** Prompt **
From the listing below, copy only the lines running from the line that contains "carton.add(front, back, left, right, frontTop, backTop);" to the line that contains "bpy.data.objects.remove(obj)", both included.

** Data provided **
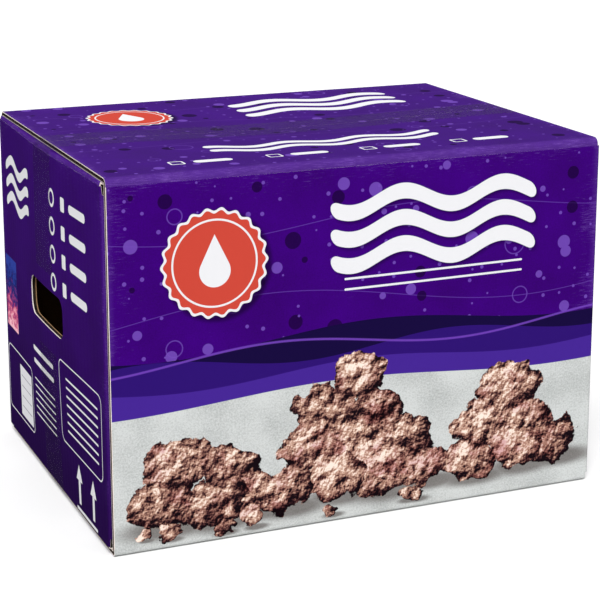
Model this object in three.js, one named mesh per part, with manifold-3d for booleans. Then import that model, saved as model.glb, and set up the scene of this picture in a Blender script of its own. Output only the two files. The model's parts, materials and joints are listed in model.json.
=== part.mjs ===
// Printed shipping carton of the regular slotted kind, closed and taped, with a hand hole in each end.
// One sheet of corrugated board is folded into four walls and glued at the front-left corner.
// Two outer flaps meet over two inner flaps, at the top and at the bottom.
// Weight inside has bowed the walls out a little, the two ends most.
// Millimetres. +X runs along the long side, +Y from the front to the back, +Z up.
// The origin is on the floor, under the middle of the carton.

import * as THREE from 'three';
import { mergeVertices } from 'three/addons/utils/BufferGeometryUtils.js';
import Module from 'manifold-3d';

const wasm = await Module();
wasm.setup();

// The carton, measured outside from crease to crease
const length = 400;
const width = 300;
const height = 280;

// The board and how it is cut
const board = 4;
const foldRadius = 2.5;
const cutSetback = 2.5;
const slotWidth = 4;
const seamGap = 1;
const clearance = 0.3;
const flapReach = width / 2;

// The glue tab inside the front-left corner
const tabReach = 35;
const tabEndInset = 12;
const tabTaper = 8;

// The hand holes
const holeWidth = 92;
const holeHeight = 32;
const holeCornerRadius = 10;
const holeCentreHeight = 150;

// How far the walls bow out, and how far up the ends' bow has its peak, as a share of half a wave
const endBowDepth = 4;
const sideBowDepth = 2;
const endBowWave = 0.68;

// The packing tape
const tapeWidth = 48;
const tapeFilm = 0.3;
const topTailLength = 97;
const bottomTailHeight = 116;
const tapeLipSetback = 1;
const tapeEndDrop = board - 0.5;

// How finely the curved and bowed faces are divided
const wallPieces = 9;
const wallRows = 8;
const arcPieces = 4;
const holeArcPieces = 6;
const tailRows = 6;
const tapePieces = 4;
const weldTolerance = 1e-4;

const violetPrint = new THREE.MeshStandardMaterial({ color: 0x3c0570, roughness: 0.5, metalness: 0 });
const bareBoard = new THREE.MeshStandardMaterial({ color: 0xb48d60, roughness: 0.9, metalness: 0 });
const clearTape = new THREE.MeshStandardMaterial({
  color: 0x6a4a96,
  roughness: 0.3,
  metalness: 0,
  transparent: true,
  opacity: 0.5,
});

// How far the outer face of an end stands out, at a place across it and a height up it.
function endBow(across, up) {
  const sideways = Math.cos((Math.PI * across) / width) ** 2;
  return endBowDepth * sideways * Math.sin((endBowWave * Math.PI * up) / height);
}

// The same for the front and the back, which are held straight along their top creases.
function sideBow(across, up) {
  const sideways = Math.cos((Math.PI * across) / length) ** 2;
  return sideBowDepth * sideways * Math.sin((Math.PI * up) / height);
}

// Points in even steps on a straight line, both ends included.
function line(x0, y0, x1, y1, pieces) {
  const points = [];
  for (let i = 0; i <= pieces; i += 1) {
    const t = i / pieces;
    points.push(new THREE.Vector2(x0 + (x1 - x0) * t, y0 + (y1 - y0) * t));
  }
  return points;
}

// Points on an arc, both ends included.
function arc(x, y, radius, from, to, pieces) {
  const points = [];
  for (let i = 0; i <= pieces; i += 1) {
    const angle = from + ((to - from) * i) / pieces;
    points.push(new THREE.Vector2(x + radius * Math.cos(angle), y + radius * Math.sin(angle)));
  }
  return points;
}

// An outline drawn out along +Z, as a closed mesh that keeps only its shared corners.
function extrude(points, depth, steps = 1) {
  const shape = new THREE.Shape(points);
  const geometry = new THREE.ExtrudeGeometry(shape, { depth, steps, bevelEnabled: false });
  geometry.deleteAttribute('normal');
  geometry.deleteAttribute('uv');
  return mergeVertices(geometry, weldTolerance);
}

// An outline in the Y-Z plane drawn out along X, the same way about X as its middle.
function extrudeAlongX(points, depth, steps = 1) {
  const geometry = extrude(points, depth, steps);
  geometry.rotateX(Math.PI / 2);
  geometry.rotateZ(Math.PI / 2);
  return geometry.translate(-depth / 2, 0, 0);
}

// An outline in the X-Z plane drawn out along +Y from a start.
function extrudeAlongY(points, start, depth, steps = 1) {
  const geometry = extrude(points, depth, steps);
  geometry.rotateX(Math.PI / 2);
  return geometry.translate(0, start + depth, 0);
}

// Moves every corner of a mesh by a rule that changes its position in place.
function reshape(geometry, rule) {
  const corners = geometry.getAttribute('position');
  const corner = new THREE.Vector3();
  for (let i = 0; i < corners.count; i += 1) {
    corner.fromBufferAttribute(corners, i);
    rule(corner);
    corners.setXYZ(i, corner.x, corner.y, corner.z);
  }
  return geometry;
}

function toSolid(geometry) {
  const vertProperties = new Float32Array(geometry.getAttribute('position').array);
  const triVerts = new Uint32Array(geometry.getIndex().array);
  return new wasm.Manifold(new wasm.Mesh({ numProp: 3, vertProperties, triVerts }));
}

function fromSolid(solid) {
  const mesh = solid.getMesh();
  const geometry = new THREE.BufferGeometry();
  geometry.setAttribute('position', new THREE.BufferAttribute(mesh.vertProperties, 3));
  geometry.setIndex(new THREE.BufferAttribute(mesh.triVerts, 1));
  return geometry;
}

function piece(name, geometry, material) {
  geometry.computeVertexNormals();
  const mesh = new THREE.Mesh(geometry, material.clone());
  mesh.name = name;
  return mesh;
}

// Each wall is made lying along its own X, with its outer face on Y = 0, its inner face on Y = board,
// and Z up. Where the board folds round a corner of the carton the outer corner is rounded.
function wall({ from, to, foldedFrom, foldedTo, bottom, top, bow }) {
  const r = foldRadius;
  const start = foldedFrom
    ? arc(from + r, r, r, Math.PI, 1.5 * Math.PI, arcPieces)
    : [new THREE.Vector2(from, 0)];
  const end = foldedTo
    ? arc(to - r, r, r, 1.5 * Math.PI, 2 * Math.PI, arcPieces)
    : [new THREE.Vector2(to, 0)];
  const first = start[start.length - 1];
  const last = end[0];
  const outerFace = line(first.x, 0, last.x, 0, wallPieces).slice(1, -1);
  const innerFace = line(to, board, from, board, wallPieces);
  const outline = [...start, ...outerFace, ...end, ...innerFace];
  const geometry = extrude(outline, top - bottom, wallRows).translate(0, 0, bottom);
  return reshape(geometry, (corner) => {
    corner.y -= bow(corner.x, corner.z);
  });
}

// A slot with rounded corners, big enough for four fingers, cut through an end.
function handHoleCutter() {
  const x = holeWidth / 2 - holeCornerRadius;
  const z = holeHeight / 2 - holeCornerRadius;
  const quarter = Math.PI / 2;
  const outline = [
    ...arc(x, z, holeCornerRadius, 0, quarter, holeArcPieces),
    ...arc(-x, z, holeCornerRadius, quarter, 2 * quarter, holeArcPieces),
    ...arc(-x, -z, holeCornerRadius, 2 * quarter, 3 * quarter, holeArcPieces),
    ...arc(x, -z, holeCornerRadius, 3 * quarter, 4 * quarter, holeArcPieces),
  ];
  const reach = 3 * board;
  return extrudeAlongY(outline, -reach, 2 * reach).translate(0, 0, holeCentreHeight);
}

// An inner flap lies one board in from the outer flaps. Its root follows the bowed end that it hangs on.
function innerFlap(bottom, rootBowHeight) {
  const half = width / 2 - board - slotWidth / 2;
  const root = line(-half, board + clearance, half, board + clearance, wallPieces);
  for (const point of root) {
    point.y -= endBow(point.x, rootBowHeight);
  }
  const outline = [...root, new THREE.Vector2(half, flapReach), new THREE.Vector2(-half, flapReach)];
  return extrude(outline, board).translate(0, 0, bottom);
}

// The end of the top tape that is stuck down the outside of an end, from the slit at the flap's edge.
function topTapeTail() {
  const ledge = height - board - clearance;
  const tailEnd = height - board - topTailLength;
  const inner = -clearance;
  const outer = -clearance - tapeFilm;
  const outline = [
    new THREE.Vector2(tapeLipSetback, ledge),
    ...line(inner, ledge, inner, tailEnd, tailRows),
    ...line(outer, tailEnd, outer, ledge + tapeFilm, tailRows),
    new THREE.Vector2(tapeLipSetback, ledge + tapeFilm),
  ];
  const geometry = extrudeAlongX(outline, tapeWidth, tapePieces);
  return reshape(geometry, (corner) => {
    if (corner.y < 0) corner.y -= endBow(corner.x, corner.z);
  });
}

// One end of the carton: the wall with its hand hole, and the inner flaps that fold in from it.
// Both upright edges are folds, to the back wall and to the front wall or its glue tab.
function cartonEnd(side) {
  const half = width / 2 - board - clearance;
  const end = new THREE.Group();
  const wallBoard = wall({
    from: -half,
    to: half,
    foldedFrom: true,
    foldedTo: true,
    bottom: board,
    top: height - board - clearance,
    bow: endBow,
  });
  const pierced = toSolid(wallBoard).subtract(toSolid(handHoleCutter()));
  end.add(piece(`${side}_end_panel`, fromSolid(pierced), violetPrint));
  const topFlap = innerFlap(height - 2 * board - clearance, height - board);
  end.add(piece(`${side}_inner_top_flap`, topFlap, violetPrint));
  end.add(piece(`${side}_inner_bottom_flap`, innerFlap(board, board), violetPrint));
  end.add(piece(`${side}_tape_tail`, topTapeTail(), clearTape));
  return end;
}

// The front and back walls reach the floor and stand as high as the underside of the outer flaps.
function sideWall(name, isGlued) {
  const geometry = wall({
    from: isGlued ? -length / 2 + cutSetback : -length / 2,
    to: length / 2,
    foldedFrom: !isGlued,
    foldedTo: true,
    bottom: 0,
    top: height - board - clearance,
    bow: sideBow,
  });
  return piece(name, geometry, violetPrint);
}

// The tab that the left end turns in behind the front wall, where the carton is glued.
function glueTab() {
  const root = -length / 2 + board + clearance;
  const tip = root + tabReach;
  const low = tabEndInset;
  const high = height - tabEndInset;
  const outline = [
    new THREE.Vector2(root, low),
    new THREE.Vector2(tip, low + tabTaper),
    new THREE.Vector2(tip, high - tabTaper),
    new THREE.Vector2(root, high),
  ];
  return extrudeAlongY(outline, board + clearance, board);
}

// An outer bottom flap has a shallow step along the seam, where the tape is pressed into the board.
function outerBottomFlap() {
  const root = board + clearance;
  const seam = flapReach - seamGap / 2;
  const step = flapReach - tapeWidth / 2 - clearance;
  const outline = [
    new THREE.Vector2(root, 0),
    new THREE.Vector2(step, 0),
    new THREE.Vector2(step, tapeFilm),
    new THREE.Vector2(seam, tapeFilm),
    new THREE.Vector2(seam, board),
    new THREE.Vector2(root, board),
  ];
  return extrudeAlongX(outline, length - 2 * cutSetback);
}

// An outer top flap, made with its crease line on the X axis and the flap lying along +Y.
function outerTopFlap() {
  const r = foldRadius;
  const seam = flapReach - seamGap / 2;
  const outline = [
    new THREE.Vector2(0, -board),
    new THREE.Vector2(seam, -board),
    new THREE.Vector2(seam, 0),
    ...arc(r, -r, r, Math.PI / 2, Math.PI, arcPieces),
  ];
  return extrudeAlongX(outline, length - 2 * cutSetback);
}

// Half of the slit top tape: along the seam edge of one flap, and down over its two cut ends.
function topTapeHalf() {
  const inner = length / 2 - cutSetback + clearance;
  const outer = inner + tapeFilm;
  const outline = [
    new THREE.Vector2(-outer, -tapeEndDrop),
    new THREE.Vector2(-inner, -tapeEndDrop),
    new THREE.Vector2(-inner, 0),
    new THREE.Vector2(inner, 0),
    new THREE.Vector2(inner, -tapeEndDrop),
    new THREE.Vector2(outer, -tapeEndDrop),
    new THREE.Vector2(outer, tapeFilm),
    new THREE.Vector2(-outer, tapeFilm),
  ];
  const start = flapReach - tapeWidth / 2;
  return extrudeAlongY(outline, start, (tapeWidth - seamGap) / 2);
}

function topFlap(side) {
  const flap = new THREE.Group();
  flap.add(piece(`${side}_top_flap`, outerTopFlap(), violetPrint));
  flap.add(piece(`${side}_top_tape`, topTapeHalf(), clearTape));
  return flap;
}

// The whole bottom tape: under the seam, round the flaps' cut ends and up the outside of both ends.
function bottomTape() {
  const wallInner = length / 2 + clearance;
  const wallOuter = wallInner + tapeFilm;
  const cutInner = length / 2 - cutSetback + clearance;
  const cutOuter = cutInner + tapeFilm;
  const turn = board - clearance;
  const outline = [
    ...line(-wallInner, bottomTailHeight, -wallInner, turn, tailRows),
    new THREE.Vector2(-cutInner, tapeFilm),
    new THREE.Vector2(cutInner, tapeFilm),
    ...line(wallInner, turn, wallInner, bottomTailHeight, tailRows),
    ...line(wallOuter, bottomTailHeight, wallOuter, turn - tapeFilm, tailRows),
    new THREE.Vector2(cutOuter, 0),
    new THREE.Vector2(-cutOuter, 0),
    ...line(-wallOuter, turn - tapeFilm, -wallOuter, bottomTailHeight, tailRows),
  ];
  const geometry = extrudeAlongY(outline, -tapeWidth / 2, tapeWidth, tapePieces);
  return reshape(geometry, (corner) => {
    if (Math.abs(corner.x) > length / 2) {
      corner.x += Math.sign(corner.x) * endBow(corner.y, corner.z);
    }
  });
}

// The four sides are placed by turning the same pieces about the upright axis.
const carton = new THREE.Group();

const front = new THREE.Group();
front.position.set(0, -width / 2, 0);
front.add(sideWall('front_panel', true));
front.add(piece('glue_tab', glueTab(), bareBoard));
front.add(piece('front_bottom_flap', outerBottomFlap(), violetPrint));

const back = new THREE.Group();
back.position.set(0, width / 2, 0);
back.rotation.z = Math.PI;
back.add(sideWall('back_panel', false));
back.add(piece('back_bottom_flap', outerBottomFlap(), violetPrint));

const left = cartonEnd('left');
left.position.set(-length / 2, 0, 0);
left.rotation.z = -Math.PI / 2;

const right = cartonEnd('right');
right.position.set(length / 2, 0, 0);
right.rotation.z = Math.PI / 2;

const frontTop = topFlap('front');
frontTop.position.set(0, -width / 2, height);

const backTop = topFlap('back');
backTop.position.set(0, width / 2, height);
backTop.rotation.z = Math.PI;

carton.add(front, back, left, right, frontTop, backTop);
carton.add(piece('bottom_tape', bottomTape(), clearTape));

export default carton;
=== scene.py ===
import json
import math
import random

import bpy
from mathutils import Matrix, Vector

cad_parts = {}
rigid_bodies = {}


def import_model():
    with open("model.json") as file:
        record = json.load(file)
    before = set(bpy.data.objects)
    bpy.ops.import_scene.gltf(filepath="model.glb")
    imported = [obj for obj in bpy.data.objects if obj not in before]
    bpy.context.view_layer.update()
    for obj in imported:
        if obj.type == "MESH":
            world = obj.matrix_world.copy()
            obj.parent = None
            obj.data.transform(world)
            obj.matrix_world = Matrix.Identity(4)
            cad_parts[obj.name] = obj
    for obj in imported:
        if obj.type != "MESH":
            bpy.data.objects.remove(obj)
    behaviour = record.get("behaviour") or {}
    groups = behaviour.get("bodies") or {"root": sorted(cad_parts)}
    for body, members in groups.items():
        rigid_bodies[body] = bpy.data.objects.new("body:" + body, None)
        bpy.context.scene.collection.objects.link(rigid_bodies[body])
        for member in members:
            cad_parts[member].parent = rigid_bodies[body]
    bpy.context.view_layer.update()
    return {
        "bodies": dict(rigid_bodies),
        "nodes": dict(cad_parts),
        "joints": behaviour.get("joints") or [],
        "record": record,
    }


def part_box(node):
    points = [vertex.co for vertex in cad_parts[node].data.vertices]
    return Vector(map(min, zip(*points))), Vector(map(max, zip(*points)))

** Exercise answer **
carton.add(front, back, left, right, frontTop, backTop);
carton.add(piece('bottom_tape', bottomTape(), clearTape));

export default carton;
=== scene.py ===
import json
import math
import random

import bpy
from mathutils import Matrix, Vector

cad_parts = {}
rigid_bodies = {}


def import_model():
    with open("model.json") as file:
        record = json.load(file)
    before = set(bpy.data.objects)
    bpy.ops.import_scene.gltf(filepath="model.glb")
    imported = [obj for obj in bpy.data.objects if obj not in before]
    bpy.context.view_layer.update()
    for obj in imported:
        if obj.type == "MESH":
            world = obj.matrix_world.copy()
            obj.parent = None
            obj.data.transform(world)
            obj.matrix_world = Matrix.Identity(4)
            cad_parts[obj.name] = obj
    for obj in imported:
        if obj.type != "MESH":
            bpy.data.objects.remove(obj)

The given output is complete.